'Art is a total power therapy': Saskatoon man sells art at Remai Modern to escape poverty
SASKATOON -- After several years of homelessness and drug abuse, Saskatoon-based artist Lee Cooney is using art to change his life.
“To me art is a total power therapy that I hope I can use to inspire others.”
Cooney began drawing four years ago when he returned home to Saskatoon after spending several years working in Calgary and Banff - an experience Cooney said led him into trouble.
“I had nothing so I really hit the bottom of the barrel and I knew my family’s support would be there for me no matter what,” said Cooney.
When Cooney arrived in Saskatoon in 2016 he rented an independent apartment at the Lighthouse, sought out support for addiction and then began teaching himself how to draw.
Soon after Cooney approached the manager at the Remai Modern and convinced the team to sell his work in the gallery’s gift shop.
“It took off from there and I have had some beautiful artwork and met some beautiful people outside on the street and inside,” said Cooney.
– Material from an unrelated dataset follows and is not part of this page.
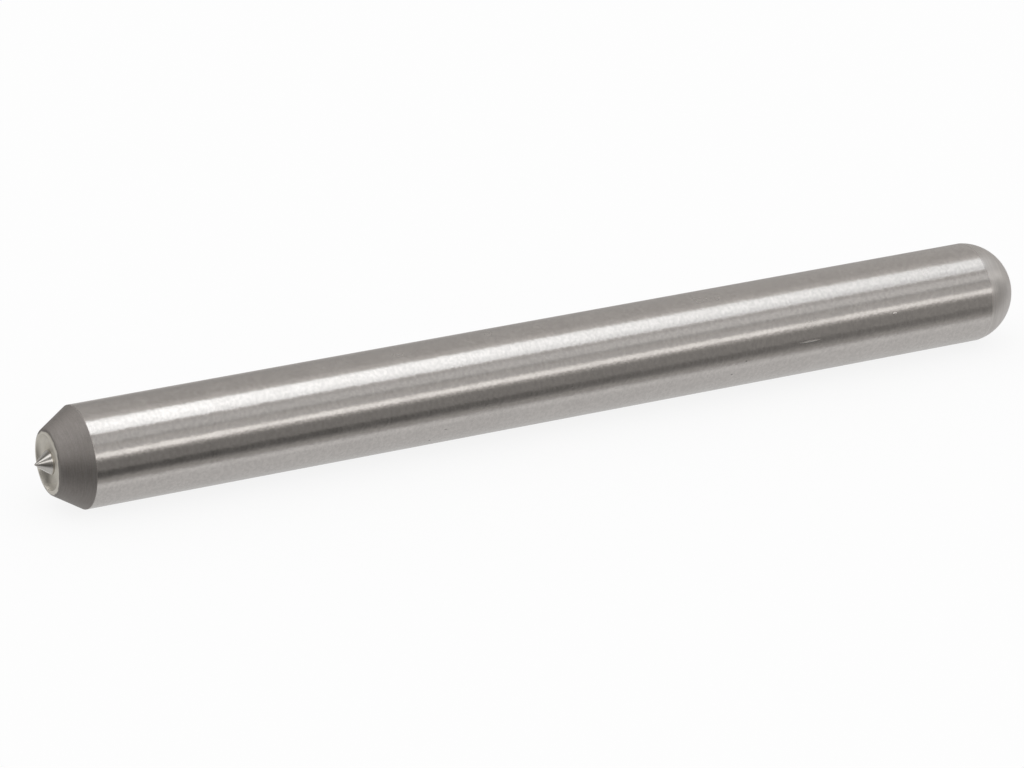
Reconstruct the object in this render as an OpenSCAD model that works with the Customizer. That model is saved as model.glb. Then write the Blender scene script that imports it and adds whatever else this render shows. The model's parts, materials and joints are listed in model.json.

Amy Hood, supervisor for the art and design store at the Remai Modern, said Cooney’s work has been successful.
“Lee brought in his original work and then we worked with him to create cards and prints as well, and we do that with a lot of our local artists to help them, we are really proud of him,” Hood said.
Many of Cooney’s drawings are inspired by his Indigenous heritage and several have been priced at $300.
Cooney said the money earned from the paintings has helped him get out of poverty.
However, he does not focus on the income - instead he wants to inspire other people to find a new hobby.
“I just want to inspire other people to keep chasing their dreams because the future is bright.”